Il mio mestiere è quello dell’insegnante, da sedici anni e da dieci in una scuola di periferia nell’hinterland di Napoli. Tuttavia, da qualche anno mi sento e mi vedo assomigliare gradualmente a una commessa che, peraltro, deve diventare sempre più capace e abile nel suo nuovo mestiere: vendere una merce, ampliare la clientela, accontentare il cliente, dargli quello che vuole, industriarsi per procacciargli ciò che chiede e, non ultimo, rendere invitante la vetrina. Tra poco, però, avrò un avanzamento di carriera, lavorerò in un’azienda. Oltre che accontentare la clientela dovrò eseguire quello che il mio datore di lavoro mi chiederà di fare, magari anche con un po’ di lavoro a cottimo. Naturalmente sempre per il bene dell’azienda, privatizzata s’intende e che, al passo con i tempi, sarà in Europa grazie a Internet, Inglese, Impresa.
La qualità dell’insegnamento, credevo, dovesse essere il frutto del lavoro, dello studio, dell’esperienza degli insegnanti, dei singoli e egli organi collegiali. Del rigore che la maggior parte di noi ha.
E’ per questi semplici, quotidiani motivi, ma non solo, che sono favorevole alla creazione dell’Ordine degli insegnanti. E’ l’unico mezzo, di impatto forte, che abbiamo ora per definirci e identificarci per quello che siamo: professionisti dell’educazione e della formazione. Per poter decidere di noi, dall’interno della nostra professionalità.

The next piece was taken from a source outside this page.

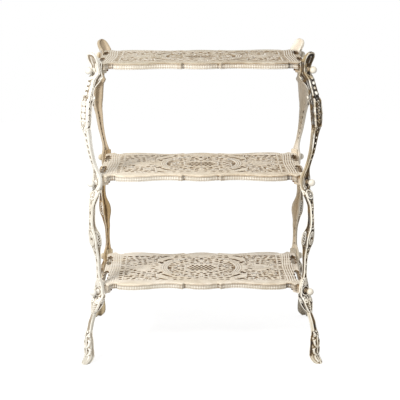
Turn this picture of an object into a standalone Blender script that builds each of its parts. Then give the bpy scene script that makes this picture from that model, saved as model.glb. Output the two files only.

Forse i colleghi in disaccordo sull’ordine gradiscono di essere valutati in futuro dalla Confindustria (storia già vecchia) o dai presidi (storia vecchia e nuova insieme) o dai parlamentini che si formeranno nelle scuole (anche questo è già visto) composti da coloro che si sono saputi scavare la propria nicchietta e che anzi non aspettano altro se non che sia il preside a valutarci.
E a valutazione avvenuta, cosa accadrà ai valutati insegnanti in una scuola azienda, con un dirigente manager, datore di lavoro; insomma, nella Scuola dell’Autonomia?

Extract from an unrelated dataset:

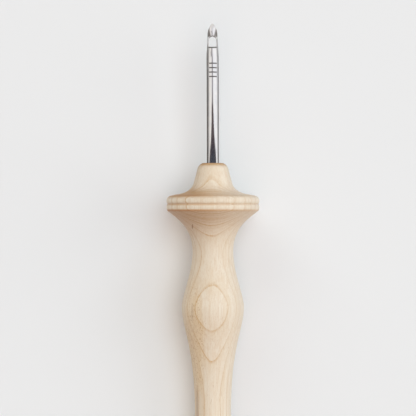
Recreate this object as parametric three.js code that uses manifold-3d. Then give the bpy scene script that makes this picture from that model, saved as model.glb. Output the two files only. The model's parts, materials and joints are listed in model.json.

Di contro, è vero che ciascun ordine professionale decide al suo interno criteri e fini della valutazione e chi, all’interno dell’Ordine, è chiamato a valutare. Dunque non il preside, non valutatori esterni (confindustriali o quant’altro suggerirà la fantasia di chi dovesse stabilirlo in mancanza dell’ordine), non i genitori, non gli alunni, non gli studenti.
Ciascuno di noi sa bene quanto sia difficile valutare il nostro lavoro, proprio perché noi conosciamo ciò di cui andiamo parlando. Mi chiedo da qualche settimana in che modo sarei stata valutata io, la mia efficacia o meglio la mia efficienza, se qualcuno di questi fantomatici valutatori esterni e aziendali avesse sentito una delle mie alunne di quest’anno, prima media, pure tra quelle bravine, dirmi che molti degli extra comunitari non hanno il permesso di salotto. In quell’ambiente degradato, povero linguisticamente, il soggiorno è al massimo una stanza di casa. Non importa quante stanze o case hanno, nulla è peggio dei soldi senza cultura.
Io devo insegnare parole, senso della dignità e valore della legalità.
Come si valuta tutto questo, con quali criteri e chi lo potrà valutare? Resto convinta che solo altri insegnanti lo potrebbero fare, perché consapevoli della valenza del nostro valore, delle diversità, delle differenze di quelle che purtroppo si chiamano platee scolastiche: in sintesi della complessità di questo lavoro.
Io non voglio essere valutata su criteri astratti, ambiguamente o ingannevolmente uguali per me e per chi lavora in scuole in “ambiente bene”, dove salotto significa una cosa e soggiorno almeno due e tre, anche prima di mettere piede in una scuola.
Un altro assunto che, coi tempi che corrono, l’ordine degli insegnanti può garantire e difendere è quello fondamentale della libertà di insegnamento. Un professionista è libero e al contempo pienamente responsabile di ciò che fa, perché compie scelte dettate dalla propria professionalità, appunto, in relazione al tipo di intervento necessario. In questo mi riferisco ancora una volta, oltre che al singolo, alle professionalità cumulate, cooperanti dei consigli di classe e dei collegi dei docenti, a quelle che sappiamo diventare una professionalità comune, con obiettivi comuni al cui raggiungimento essa è finalizzata.
Quali scelte metodologiche, quali contenuti adottare, sia pure nel rispetto dei programmi ministeriali (che mi auguro restino tali, uguali per tutti e ovunque), è cosa che investe la libertà di insegnamento.
Un professionista dell’educazione è in grado di operare queste scelte, un impiegato d’azienda, per definizione, lo è assai meno.